#### Given data:
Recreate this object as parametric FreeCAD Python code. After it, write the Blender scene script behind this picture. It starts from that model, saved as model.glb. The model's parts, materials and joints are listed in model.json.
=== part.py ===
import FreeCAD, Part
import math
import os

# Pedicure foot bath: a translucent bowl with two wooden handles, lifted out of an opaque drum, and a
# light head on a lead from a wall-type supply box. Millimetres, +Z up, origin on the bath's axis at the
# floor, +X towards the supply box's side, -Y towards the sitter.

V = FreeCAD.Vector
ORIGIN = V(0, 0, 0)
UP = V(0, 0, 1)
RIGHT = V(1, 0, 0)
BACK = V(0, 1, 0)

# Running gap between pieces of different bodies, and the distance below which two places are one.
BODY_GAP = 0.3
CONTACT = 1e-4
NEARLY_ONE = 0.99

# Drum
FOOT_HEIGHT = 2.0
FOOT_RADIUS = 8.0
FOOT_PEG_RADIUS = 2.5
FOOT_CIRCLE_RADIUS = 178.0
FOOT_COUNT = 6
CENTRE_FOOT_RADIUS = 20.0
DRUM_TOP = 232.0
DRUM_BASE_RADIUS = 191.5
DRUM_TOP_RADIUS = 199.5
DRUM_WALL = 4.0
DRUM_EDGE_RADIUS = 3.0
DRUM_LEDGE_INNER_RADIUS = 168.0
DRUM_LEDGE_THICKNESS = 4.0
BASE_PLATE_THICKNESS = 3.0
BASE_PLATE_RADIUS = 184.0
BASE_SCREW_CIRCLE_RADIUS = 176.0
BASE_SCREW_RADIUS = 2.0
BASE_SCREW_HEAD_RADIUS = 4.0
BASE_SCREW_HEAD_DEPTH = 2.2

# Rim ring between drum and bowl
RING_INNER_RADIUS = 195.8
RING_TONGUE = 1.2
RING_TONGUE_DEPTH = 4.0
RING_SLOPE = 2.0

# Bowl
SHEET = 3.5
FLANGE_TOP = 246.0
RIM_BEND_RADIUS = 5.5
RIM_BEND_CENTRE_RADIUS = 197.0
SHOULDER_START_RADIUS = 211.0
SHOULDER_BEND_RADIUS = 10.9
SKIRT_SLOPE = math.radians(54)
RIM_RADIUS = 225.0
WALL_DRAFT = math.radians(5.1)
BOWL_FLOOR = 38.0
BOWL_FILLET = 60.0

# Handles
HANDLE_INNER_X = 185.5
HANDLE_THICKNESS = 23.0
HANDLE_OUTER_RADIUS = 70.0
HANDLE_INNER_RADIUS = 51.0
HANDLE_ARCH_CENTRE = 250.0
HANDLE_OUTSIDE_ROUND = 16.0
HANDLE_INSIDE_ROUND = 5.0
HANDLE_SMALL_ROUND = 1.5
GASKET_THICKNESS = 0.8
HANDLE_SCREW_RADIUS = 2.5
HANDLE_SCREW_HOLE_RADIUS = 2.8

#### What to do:
Return the listing above in full, character for character.

#### Response to the exercise:
Recreate this object as parametric FreeCAD Python code. After it, write the Blender scene script behind this picture. It starts from that model, saved as model.glb. The model's parts, materials and joints are listed in model.json.
=== part.py ===
import FreeCAD, Part
import math
import os

# Pedicure foot bath: a translucent bowl with two wooden handles, lifted out of an opaque drum, and a
# light head on a lead from a wall-type supply box. Millimetres, +Z up, origin on the bath's axis at the
# floor, +X towards the supply box's side, -Y towards the sitter.

V = FreeCAD.Vector
ORIGIN = V(0, 0, 0)
UP = V(0, 0, 1)
RIGHT = V(1, 0, 0)
BACK = V(0, 1, 0)

# Running gap between pieces of different bodies, and the distance below which two places are one.
BODY_GAP = 0.3
CONTACT = 1e-4
NEARLY_ONE = 0.99

# Drum
FOOT_HEIGHT = 2.0
FOOT_RADIUS = 8.0
FOOT_PEG_RADIUS = 2.5
FOOT_CIRCLE_RADIUS = 178.0
FOOT_COUNT = 6
CENTRE_FOOT_RADIUS = 20.0
DRUM_TOP = 232.0
DRUM_BASE_RADIUS = 191.5
DRUM_TOP_RADIUS = 199.5
DRUM_WALL = 4.0
DRUM_EDGE_RADIUS = 3.0
DRUM_LEDGE_INNER_RADIUS = 168.0
DRUM_LEDGE_THICKNESS = 4.0
BASE_PLATE_THICKNESS = 3.0
BASE_PLATE_RADIUS = 184.0
BASE_SCREW_CIRCLE_RADIUS = 176.0
BASE_SCREW_RADIUS = 2.0
BASE_SCREW_HEAD_RADIUS = 4.0
BASE_SCREW_HEAD_DEPTH = 2.2

# Rim ring between drum and bowl
RING_INNER_RADIUS = 195.8
RING_TONGUE = 1.2
RING_TONGUE_DEPTH = 4.0
RING_SLOPE = 2.0

# Bowl
SHEET = 3.5
FLANGE_TOP = 246.0
RIM_BEND_RADIUS = 5.5
RIM_BEND_CENTRE_RADIUS = 197.0
SHOULDER_START_RADIUS = 211.0
SHOULDER_BEND_RADIUS = 10.9
SKIRT_SLOPE = math.radians(54)
RIM_RADIUS = 225.0
WALL_DRAFT = math.radians(5.1)
BOWL_FLOOR = 38.0
BOWL_FILLET = 60.0

# Handles
HANDLE_INNER_X = 185.5
HANDLE_THICKNESS = 23.0
HANDLE_OUTER_RADIUS = 70.0
HANDLE_INNER_RADIUS = 51.0
HANDLE_ARCH_CENTRE = 250.0
HANDLE_OUTSIDE_ROUND = 16.0
HANDLE_INSIDE_ROUND = 5.0
HANDLE_SMALL_ROUND = 1.5
GASKET_THICKNESS = 0.8
HANDLE_SCREW_RADIUS = 2.5
HANDLE_SCREW_HOLE_RADIUS = 2.8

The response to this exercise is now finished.